# September Grand Canyon Sleeping



## 2tomcat2 (May 27, 2012)

Not silly. September is considered tail end of monsoon season in the Canyon. I've backpacked and rafted during various parts of the month and have experienced everything from 90 degree highs, 40 degree lows, rain, fog and sunshine. 

How cold do you sleep? A warm layer of clothes/hat can boost your temp; for the warm nights, bring a sheet or sarong and sleep on top of your bag.


----------



## JBar (Jul 4, 2009)

That's about right so long as you have something to supplement it for cooler nights, whether that means sleeping in a base layer or having something to serve as another layer of bedding.
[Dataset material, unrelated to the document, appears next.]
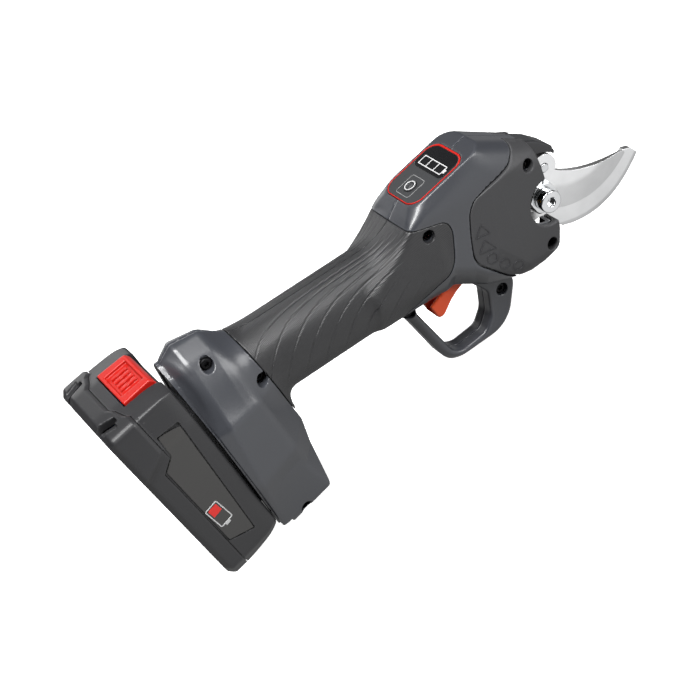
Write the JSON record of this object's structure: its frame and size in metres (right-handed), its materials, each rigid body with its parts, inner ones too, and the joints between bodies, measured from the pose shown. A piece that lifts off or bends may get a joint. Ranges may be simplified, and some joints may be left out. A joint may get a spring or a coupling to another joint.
{
  "type": "battery pruner",
  "caption": "Battery electric secateurs: leaning grip over a slide-on battery, guarded trigger, tilted display and a motor-driven bypass blade.",
  "frame": {"origin": "centre of the battery's flat underside", "axes": "+X from the battery's underside towards the blades, +Z to the display side, +Y to the tool's left; the trigger is on the -Z side"},
  "size_m": [0.3282, 0.0762, 0.1459],
  "materials": {
    "gloss_shell": "gloss",
    "soft_grip": "matt, fine grooves",
    "gear_cover": "fine texture",
    "black_nylon": "matt",
    "red_plastic": "satin",
    "orange_plastic": "satin",
    "dark_panel": "satin",
    "circuit_board": "satin",
    "gear_steel": "satin",
    "black_steel": "black oxide",
    "chrome": "polished",
    "brass": "machined",
    "blade_steel": "fine ground",
    "battery_case": "fine texture",
    "cell_wrap": "shrink wrap",
    "red_wire": "satin",
    "black_wire": "satin"
  },
  "bodies": {
    "handle": {"right_housing": "gloss_shell", "left_housing": "gloss_shell", "right_grip_panel": "soft_grip", "left_grip_panel": "soft_grip", "right_gear_cover": "gear_cover", "left_gear_cover": "gear_cover", "nose_cap": "black_nylon", "trigger_switch": "black_nylon", "terminal_block": "black_nylon", "display_trim_ring": "red_plastic", "display_lens": "dark_panel", "display_board": "circuit_board", "main_board": "circuit_board", "trigger_pin": "gear_steel", "ring_gear": "gear_steel", "motor_case": "black_steel", "screw_body": "black_steel", "screw_guard_front": "black_steel", "screw_guard_rear": "black_steel", "screw_cover_upper": "black_steel", "screw_cover_lower": "black_steel", "screw_foot_rear": "black_steel", "screw_foot_middle": "black_steel", "screw_foot_front": "black_steel", "screw_bearing": "chrome", "pivot_washer": "chrome", "pivot_nut": "chrome", "pivot_bolt": "chrome", "pivot_lock_nut": "chrome", "counter_blade": "blade_steel", "battery_wire_positive": "red_wire", "battery_wire_negative": "black_wire", "motor_lead_1": "black_wire", "motor_lead_2": "black_wire", "motor_lead_3": "black_wire"},
    "rotor": {"motor_rotor": "gear_steel"},
    "screw": {"planet_carrier": "gear_steel", "drive_screw": "gear_steel"},
    "planet_1": {"planet_gear_1": "gear_steel"},
    "planet_2": {"planet_gear_2": "gear_steel"},
    "planet_3": {"planet_gear_3": "gear_steel"},
    "nut": {"screw_nut": "brass", "link_pin": "chrome"},
    "link": {"drive_link": "gear_steel"},
    "blade": {"cutting_blade": "blade_steel", "blade_pin": "chrome"},
    "trigger": {"trigger": "orange_plastic"},
    "power_button": {"power_button": "dark_panel"},
    "battery": {"battery_upper_case": "battery_case", "battery_lower_case": "battery_case", "battery_cell_1": "cell_wrap", "battery_cell_2": "cell_wrap", "battery_cell_3": "cell_wrap", "battery_cell_4": "cell_wrap", "battery_cell_5": "cell_wrap", "battery_contact_block": "black_nylon", "release_spring": "chrome", "right_label_plate": "dark_panel", "left_label_plate": "dark_panel"},
    "release_button": {"release_button": "red_plastic"}
  },
  "joints": [
    {"name": "motor_spin", "type": "hinge", "parent": "handle", "child": "rotor", "pos_m": [0.14339, 0, 0.00121], "axis": [0.9781, 0, -0.2079], "range_deg": [0, 3855.64]},
    {"name": "screw_spin", "type": "hinge", "parent": "handle", "child": "screw", "pos_m": [0.19229, 0, -0.00918], "axis": [0.9781, 0, -0.2079], "range_deg": [0, 856.9]},
    {"name": "planet_spin_1", "type": "hinge", "parent": "screw", "child": "planet_1", "pos_m": [0.17371, 0.00675, -0.00523], "axis": [0.9781, 0, -0.2079], "range_deg": [-2401, 0]},
    {"name": "planet_spin_2", "type": "hinge", "parent": "screw", "child": "planet_2", "pos_m": [0.17492, -0.00337, 0.00049], "axis": [0.9781, 0, -0.2079], "range_deg": [-2401, 0]},
    {"name": "planet_spin_3", "type": "hinge", "parent": "screw", "child": "planet_3", "pos_m": [0.17249, -0.00337, -0.01095], "axis": [0.9781, 0, -0.2079], "range_deg": [-2401, 0]},
    {"name": "nut_slide", "type": "slide", "parent": "handle", "child": "nut", "axis": [-0.9781, 0, 0.2079], "range_m": [0, 0.00953]},
    {"name": "link_pivot", "type": "hinge", "parent": "nut", "child": "link", "pos_m": [0.2467, 0, -0.02074], "axis": [0, -1, 0], "range_deg": [0, 8.03]},
    {"name": "blade_pivot", "type": "hinge", "parent": "handle", "child": "blade", "pos_m": [0.26267, 0, -0.0316], "axis": [0, -1, 0], "range_deg": [0, 44.01]},
    {"name": "trigger_pull", "type": "hinge", "parent": "handle", "child": "trigger", "pos_m": [0.20512, 0, -0.03542], "axis": [0, 1, 0], "range_deg": [0, 14]},
    {"name": "power_press", "type": "slide", "parent": "handle", "child": "power_button", "axis": [0, 0, -1], "range_m": [0, 0.0008]},
    {"name": "battery_slide", "type": "slide", "parent": "handle", "child": "battery", "axis": [0.0732, 0, 0.9973], "range_m": [0, 0.09]},
    {"name": "release_press", "type": "slide", "parent": "battery", "child": "release_button", "axis": [0, 0, -1], "range_m": [0, 0.003], "deforming": ["release_spring"]}
  ],
  "couplings": [
    {"joint": "screw_spin", "follows": "motor_spin", "ratio": 0.22222},
    {"joint": "planet_spin_1", "follows": "motor_spin", "ratio": -0.62222},
    {"joint": "planet_spin_2", "follows": "motor_spin", "ratio": -0.62222},
    {"joint": "planet_spin_3", "follows": "motor_spin", "ratio": -0.62222},
    {"joint": "nut_slide", "follows": "motor_spin", "m_per_rad": 0.00014147},
    {"joint": "link_pivot", "follows": "motor_spin", "ratio": 0.0020813},
    {"joint": "blade_pivot", "follows": "motor_spin", "ratio": 0.011412}
  ]
}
I've done launches on Sept 18 and 28 for reference


----------



## boatshredder (Jul 25, 2013)

Good to know! last time I went was in early July and I remember going to sleep with a soaking wet sheet just to stay comfortable. September seems like the transition between summer and Fall season there and Its definitely a grey area!


----------



## mgpaddler (May 3, 2009)

Try here, https://www.nps.gov/grca/planyourvisit/weather-condition.htm#CP_JUMP_2664461


----------



## mkashzg (Aug 9, 2006)

If your whole trip will be in September you should be OK but I would also bring a fleece throw or something to add to your bag if it cools down and sleeping on shore will also be much warmer than on your boat.


----------